Após essa reflexão em que o barquinho serviria de metáfora para avaliar o
desempenho da Associação e da efetividade do manejo, haveria um intervalo
para lanche. Esse intervalo também pode proporcionar uma maior interação
entre os extratores fora do momento oficial da reunião. (30 minutos de intervalo)
3ª parte – Apresentação dos grupos – (duração de 45 minutos)
Nesta etapa cada grupo apresentaria o seu cartaz e à medida que um
grupo observa o outro, os problemas comuns vão sendo identificados e os
problemas específicos de cada área de extração também. Após esta
93
apresentação, seria levantada a seguinte questão: O que é preciso melhorar?

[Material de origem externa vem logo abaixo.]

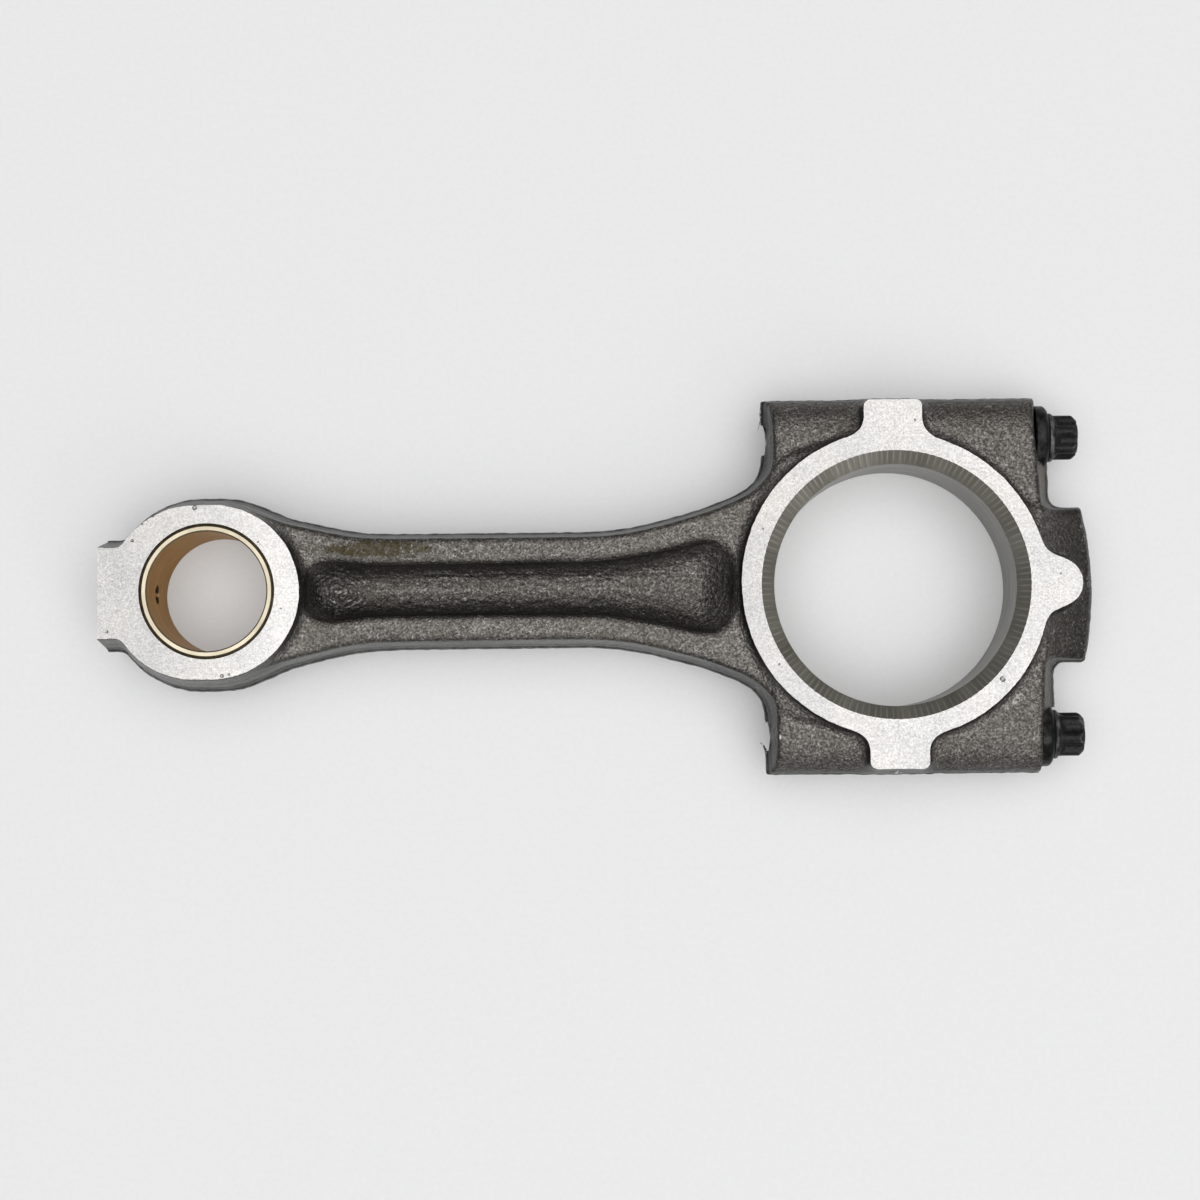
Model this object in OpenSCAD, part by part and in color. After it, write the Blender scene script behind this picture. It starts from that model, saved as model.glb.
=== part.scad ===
// Fracture-split connecting rod with a bushed small end and two cap bolts.
// Origin: centre of the big-end bore at mid thickness.
// +X runs along the rod to the cap, the small end is at -X, +Z is out of the flat side.

/* [Overall] */
// Distance between the two bore centres
centre_distance = 172; // [160:1:190]
// Thickness across the machined side faces of both ends
thickness = 28; // [27:0.5:32]

/* [Big end] */
// Diameter of the big-end housing bore
big_bore_d = 60.5; // [58:0.5:61]
// Diameter at the mouth of the bore chamfer
big_chamfer_d = 67; // [65:0.5:69]
// Depth of the bore chamfer
big_chamfer_depth = 2.6; // [1:0.1:4]
// Radius of the machined side ring
ring_r = 38.3; // [37.5:0.1:39.5]
// Length along the rod of the two side tabs
tab_length = 14.9; // [10:0.1:18]
// Half width of the side tabs at the machined face
tab_half_width = 46.1; // [45:0.1:46.5]

/* [Bolts] */
// Distance from the rod centre line to each bolt
bolt_offset = 37.7; // [37:0.1:39]
// Thread diameter
thread_d = 9; // [8:0.5:9]
// Diameter of the bolt flange
flange_d = 16.2; // [14:0.1:17]
// Length from the seat to the bolt tip
bolt_length = 57; // [50:1:62]
// Distance from the bore centre to the bolt seats
seat_x = 36.5; // [35.5:0.1:38]

/* [Shank] */
// Height of the I-section over its flanges
shank_height = 20; // [17:0.5:21]
// Thickness of the web between the pockets
web_thickness = 5.5; // [4:0.5:8]

/* [Small end] */
// Outside diameter of the bush
bush_od = 34; // [33.5:0.1:35]
// Inside diameter of the bush
bush_id = 30; // [28:0.5:31]
// Radius of the machined face of the small end
eye_face_r = 22; // [21:0.1:23]
// Distance from the bore centre to the end of the lug
lug_reach = 27.3; // [26:0.1:29]
// Diameter of the oil hole through the crown
oil_hole_d = 4.8; // [3:0.1:6]

/* [Hidden] */
$fn = 96;

half_t = thickness / 2;
far = 120;
through = 2;

// big end: the ring widens by the forging draft down to the parting plane
ring_root_r = ring_r + 1.9;
tab_inner = 34;
boss_r = 9.7;
boss_back_x = -32.6;
body_back_x = boss_back_x + 0.4;
cap_back_x = 40.6;
cap_side_x = seat_x + 0.7;
side_root = bolt_offset + boss_r - 0.2;
fill_z = 9.1;

// bolt holes
tapped_r = thread_d / 2 - 0.3;
clear_r = thread_d / 2 + 0.3;
seat_cut_r = flange_d / 2 + 2.5;
seat_cut_length = 10;

// rib and rounded nose across the back of the cap
rib_half = 19.6;
rib_crown_x = 50.7;
rib_arc_r = 84;
rib_draft = 1.8;
rib_z = 7.8;
rib_inner_x = 30;
nose_x = 40.2;
nose_r = 6.2;
nose_root_x = 33;
nose_root_half = 12.3;
nose_fillet_r = 7.2;
nose_fillet_shift = 1.7;

// shank
flange_z = shank_height / 2;
web_z = web_thickness / 2;
pocket_depth = flange_z - web_z;
pocket_draft = tan(9) * pocket_depth;
// each row: share of the centre distance, half width at the parting plane and at the flange face
shank_stations = [
  [0.959, 23.0, 18.0],
  [0.910, 20.6, 17.0],
  [0.872, 18.4, 15.6],
  [0.826, 16.5, 13.9],
  [0.767, 15.0, 12.6],
  [0.570, 14.7, 12.4],
  [0.430, 14.8, 12.6],
  [0.355, 16.9, 14.2],
  [0.285, 20.2, 17.2],
  [0.227, 24.2, 21.2],
  [0.201, 28.0, 25.0],
  [0.174, 31.5, 28.5]
];
// the round corners of the pockets: share of the centre distance, offset on Y, radius
pocket_end = [0.817, 0, 7.8];
pocket_throat = [0.756, 0, 6.8];
pocket_neck = [0.424, 0, 7.0];
pocket_corner_out = [0.271, 5.4, 6.2];

// small end: the eye is two overlapping rounds, a little longer than wide
eye_x = -centre_distance;
eye_centres = [0.9, -3.4];
eye_root_r = 24.5;
lug_half = 11.45;
lug_root_half = 13.9;
lug_length = 13.3;
lug_end_x = eye_x - lug_reach;

// bush
bush_outer_chamfer = 0.7;
bush_inner_chamfer = 0.3;

// bolt, measured from its seat
flange_h = 2.5;
flange_top_h = 3.6;
flange_top_r = flange_d / 2 - 1.1;
collar_h = 5;
collar_r = 6.2;
head_end = 10.9;
lobe_r = 5.55;
flute_r = 1.55;
flute_out = 0.55;
shank_r = thread_d / 2 - 0.05;
plain_end = 31.5;
thread_r = tapped_r - 0.06;
tip_chamfer = 0.8;

// a solid cut off at the split plane: side -1 keeps the rod half, +1 the cap half
module half_space(side) {
  translate([side > 0 ? 0 : -far, -far / 2, -far / 2])
    cube([far, far, far]);
}

module mirrored_z() {
  children();
  mirror([0, 0, 1]) children();
}

module mirrored_y() {
  children();
  mirror([0, 1, 0]) children();
}

module along_x(x, y, length, r) {
  translate([x, y, 0]) rotate([0, 90, 0]) cylinder(h = length, r = r);
}

// ring of the big end with forging draft on its rim
module big_ring() {
  mirrored_z() cylinder(h = half_t, r1 = ring_root_r, r2 = ring_r);
}

// side tab: full height at the machined face, drafted out to the parting line
module side_tab() {
  rotate([90, 0, 90])
    linear_extrude(height = tab_length, center = true)
      polygon([
        [tab_inner, half_t], [tab_half_width, half_t],
        [side_root, 0],
        [tab_half_width, -half_t], [tab_inner, -half_t]
      ]);
}

// housing bore with a chamfer at each mouth
module big_bore() {
  r = big_bore_d / 2;
  mouth = big_chamfer_d / 2;
  slope = (mouth - r) / big_chamfer_depth;
  cylinder(h = thickness + 2 * through, r = r, center = true);
  mirrored_z() translate([0, 0, half_t - big_chamfer_depth])
    cylinder(h = big_chamfer_depth + 1, r1 = r, r2 = mouth + slope);
}

// loft through the shank stations, six corners each
module shank_blank() {
  n = len(shank_stations);
  points = [
    for (s = shank_stations)
      each [
        [eye_x * s[0], s[1], 0], [eye_x * s[0], s[2], flange_z],
        [eye_x * s[0], -s[2], flange_z], [eye_x * s[0], -s[1], 0],
        [eye_x * s[0], -s[2], -flange_z], [eye_x * s[0], s[2], -flange_z]
      ]
  ];
  sides = [
    for (i = [0 : n - 2], k = [0 : 5])
      each [
        [i * 6 + k, i * 6 + 6 + (k + 1) % 6, i * 6 + (k + 1) % 6],
        [i * 6 + k, i * 6 + 6 + k, i * 6 + 6 + (k + 1) % 6]
      ]
  ];
  ends = [
    [for (k = [0 : 5]) k],
    [for (k = [0 : 5]) n * 6 - 1 - k]
  ];
  polyhedron(points = points, faces = concat(sides, ends));
}

// one end of a pocket: a drafted round corner
module pocket_corner(place, side = 1) {
  translate([eye_x * place[0], side * place[1], web_z])
    cylinder(h = pocket_depth + 1, r1 = place[2] - pocket_draft, r2 = place[2] + 0.2, $fn = 32);
}

// forged pocket on one face of the shank
module pocket() {
  hull() {
    pocket_corner(pocket_end);
    pocket_corner(pocket_throat);
  }
  hull() {
    pocket_corner(pocket_throat);
    pocket_corner(pocket_neck);
  }
  hull() {
    pocket_corner(pocket_neck);
    pocket_corner(pocket_corner_out);
    pocket_corner(pocket_corner_out, -1);
  }
}

// forged eye of the small end with its end lug
module eye_blank() {
  for (shift = eye_centres)
    translate([eye_x + shift, 0, 0])
      mirrored_z() cylinder(h = half_t, r1 = eye_root_r, r2 = eye_face_r);
  translate([lug_end_x, 0, 0])
    rotate([90, 0, 90])
      linear_extrude(height = lug_length)
        polygon([
          [-lug_half, half_t], [lug_half, half_t], [lug_root_half, 0],
          [lug_half, -half_t], [-lug_half, -half_t], [-lug_root_half, 0]
        ]);
}

// everything the rod half gives away to machining
module rod_cuts() {
  big_bore();
  translate([eye_x, 0, 0]) cylinder(h = thickness + 2 * through, r = bush_od / 2, center = true);
  translate([lug_end_x - far, -far / 2, -far / 2]) cube(far);
  along_x(lug_end_x - through, 0, lug_reach, oil_hole_d / 2);
  mirrored_y() along_x(boss_back_x - through, bolt_offset, far / 2, tapped_r);
  mirrored_z() pocket();
}

module rod_body() {
  color("dimgray") difference() {
    union() {
      intersection() {
        union() {
          big_ring();
          side_tab();
          mirror([0, 1, 0]) side_tab();
        }
        half_space(-1);
      }
      mirrored_y() along_x(boss_back_x, bolt_offset, -boss_back_x, boss_r);
      translate([body_back_x, -bolt_offset, -fill_z])
        cube([-body_back_x, 2 * bolt_offset, 2 * fill_z]);
      shank_blank();
      eye_blank();
    }
    rod_cuts();
  }
}

// rib block across the back of the cap, bulged and drafted
module cap_rib() {
  intersection() {
    translate([rib_crown_x - rib_arc_r, 0, 0])
      mirrored_z() cylinder(h = rib_z, r1 = rib_arc_r, r2 = rib_arc_r - rib_draft, $fn = 180);
    translate([rib_inner_x, -rib_half, -rib_z]) cube([far, 2 * rib_half, 2 * rib_z]);
  }
}

// rounded nose of the machined face, on the middle of the rib
module nose() {
  linear_extrude(height = thickness, center = true) {
    translate([nose_x, 0]) circle(r = nose_r);
    difference() {
      translate([nose_root_x, -nose_root_half])
        square([nose_x + nose_fillet_shift - nose_root_x, 2 * nose_root_half]);
      for (side = [-1, 1])
        translate([nose_x + nose_fillet_shift, side * (nose_r + nose_fillet_r)])
          circle(r = nose_fillet_r);
    }
  }
}

module big_end_cap() {
  color("gray") difference() {
    union() {
      intersection() {
        union() {
          big_ring();
          side_tab();
          mirror([0, 1, 0]) side_tab();
        }
        half_space(1);
      }
      mirrored_y() along_x(0, bolt_offset, cap_side_x, boss_r);
      translate([0, -bolt_offset, -fill_z])
        cube([cap_back_x, 2 * bolt_offset, 2 * fill_z]);
      cap_rib();
      nose();
    }
    big_bore();
    mirrored_y() {
      along_x(-through, bolt_offset, far / 2, clear_r);
      along_x(seat_x, bolt_offset, seat_cut_length, seat_cut_r);
    }
  }
}

module small_end_bush() {
  r_out = bush_od / 2;
  r_in = bush_id / 2;
  color("goldenrod") difference() {
    translate([eye_x, 0, 0])
      rotate_extrude()
        polygon([
          [r_in + bush_inner_chamfer, -half_t], [r_out - bush_outer_chamfer, -half_t],
          [r_out, -half_t + bush_outer_chamfer], [r_out, half_t - bush_outer_chamfer],
          [r_out - bush_outer_chamfer, half_t], [r_in + bush_inner_chamfer, half_t],
          [r_in, half_t - bush_inner_chamfer], [r_in, -half_t + bush_inner_chamfer]
        ]);
    along_x(lug_end_x, 0, lug_reach, oil_hole_d / 2);
  }
}

// six-lobe head, standing on the collar
module lobed_head() {
  translate([0, 0, flange_top_h])
    linear_extrude(height = head_end - flange_top_h)
      difference() {
        circle(r = lobe_r);
        for (a = [30 : 60 : 330])
          rotate(a) translate([lobe_r + flute_out, 0]) circle(r = flute_r, $fn = 48);
      }
}

// flanged bolt drawn on the X axis with its seat at x = 0
module cap_bolt() {
  rotate([0, 90, 0]) {
    cylinder(h = flange_h, r = flange_d / 2);
    translate([0, 0, flange_h])
      cylinder(h = flange_top_h - flange_h, r1 = flange_d / 2, r2 = flange_top_r);
    translate([0, 0, flange_top_h - 0.1]) cylinder(h = collar_h - flange_top_h, r = collar_r);
    lobed_head();
    translate([0, 0, -plain_end]) cylinder(h = plain_end + 1, r = shank_r);
    translate([0, 0, tip_chamfer - bolt_length])
      cylinder(h = bolt_length - plain_end, r = thread_r);
    translate([0, 0, -bolt_length])
      cylinder(h = tip_chamfer, r1 = thread_r - tip_chamfer, r2 = thread_r);
  }
}

module cap_bolt_upper() {
  color("dimgray") translate([seat_x, bolt_offset, 0]) cap_bolt();
}

module cap_bolt_lower() {
  color("dimgray") translate([seat_x, -bolt_offset, 0]) cap_bolt();
}

rod_body();
big_end_cap();
small_end_bush();
cap_bolt_upper();
cap_bolt_lower();
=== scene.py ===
"""Forged connecting rod with its cap, bush and cap bolts, lying on a pale floor under soft light.

The forging is one distance field, meshed and then machined with crisp cuts, as the real rod is made.
Lengths in the modelling code are millimetres in the frame of the part; meshes are stored in metres.
"""

import itertools
import math

import bpy
import numpy as np
import openvdb
from mathutils import Matrix, Vector


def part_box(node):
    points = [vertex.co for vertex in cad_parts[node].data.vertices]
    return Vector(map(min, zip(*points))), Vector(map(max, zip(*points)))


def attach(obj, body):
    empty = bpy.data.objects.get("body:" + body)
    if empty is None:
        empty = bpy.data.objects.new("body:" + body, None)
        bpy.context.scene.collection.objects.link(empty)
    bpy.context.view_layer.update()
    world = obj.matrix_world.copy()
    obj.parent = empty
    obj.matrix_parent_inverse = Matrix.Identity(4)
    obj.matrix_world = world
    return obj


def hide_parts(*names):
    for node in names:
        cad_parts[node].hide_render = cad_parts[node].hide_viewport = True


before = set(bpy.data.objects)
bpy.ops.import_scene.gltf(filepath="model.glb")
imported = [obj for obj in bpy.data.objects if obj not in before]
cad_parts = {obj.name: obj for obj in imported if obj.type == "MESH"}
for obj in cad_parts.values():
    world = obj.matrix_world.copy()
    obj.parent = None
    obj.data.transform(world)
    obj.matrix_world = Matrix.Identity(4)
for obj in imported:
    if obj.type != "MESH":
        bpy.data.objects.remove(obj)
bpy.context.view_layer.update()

MM = 0.001


# ---------------------------------------------------------------- sizes, from the frame

def node_box(node):
    low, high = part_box(node)
    return np.array(low) / MM, np.array(high) / MM


rod_low = node_box("rod_body")[0]
cap_high = node_box("big_end_cap")[1]
bush_low, bush_high = node_box("small_end_bush")
bolt_low, bolt_high = node_box("cap_bolt_upper")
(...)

Quais são os pontos prioritários a serem encaminhados? Após o levantamento
destas questões, elaboraria-se um cartaz único com os problemas recorrentes
elencados pelos extratores e os caminhos para buscar a resolução dos mesmos.
4ª parte – Dinâmica de fechamento – (duração de 20 minutos)
Nesta dinâmica, duas pessoas deixam a sala e os demais elaboraram um
desenho coletivamente, que passa a representar o projeto de manejo coletivo.
Depois da elaboração do desenho, as duas pessoas que não participaram do
processo de elaboração voltam para a sala. O desenho é mostrado apenas para
um dos dois e este terá que enunciá-lo para o outro desenhar. A pessoa que
desenha não vê o desenho original, elaborado pelo grupo, e então de acordo
com a comunicação de seu colega vai tentando elaborar o desenho.No final, é
muito provável que o desenho elaborado seja muito diferente do original o que
proporciona um gancho para discutir a importância da participação de todos
quando se elabora um projeto coletivamente. A importância de se sentir parte do
processo e de ver seus desejos e opiniões contemplados no projeto. As
diferentes interpretações de uma mesma situação.
Após esse fechamento, seria identificada por parte dos participantes a
necessidade da realização de uma próxima reunião para encaminhar outras
soluções para os problemas identificados e a distribuição de tarefas.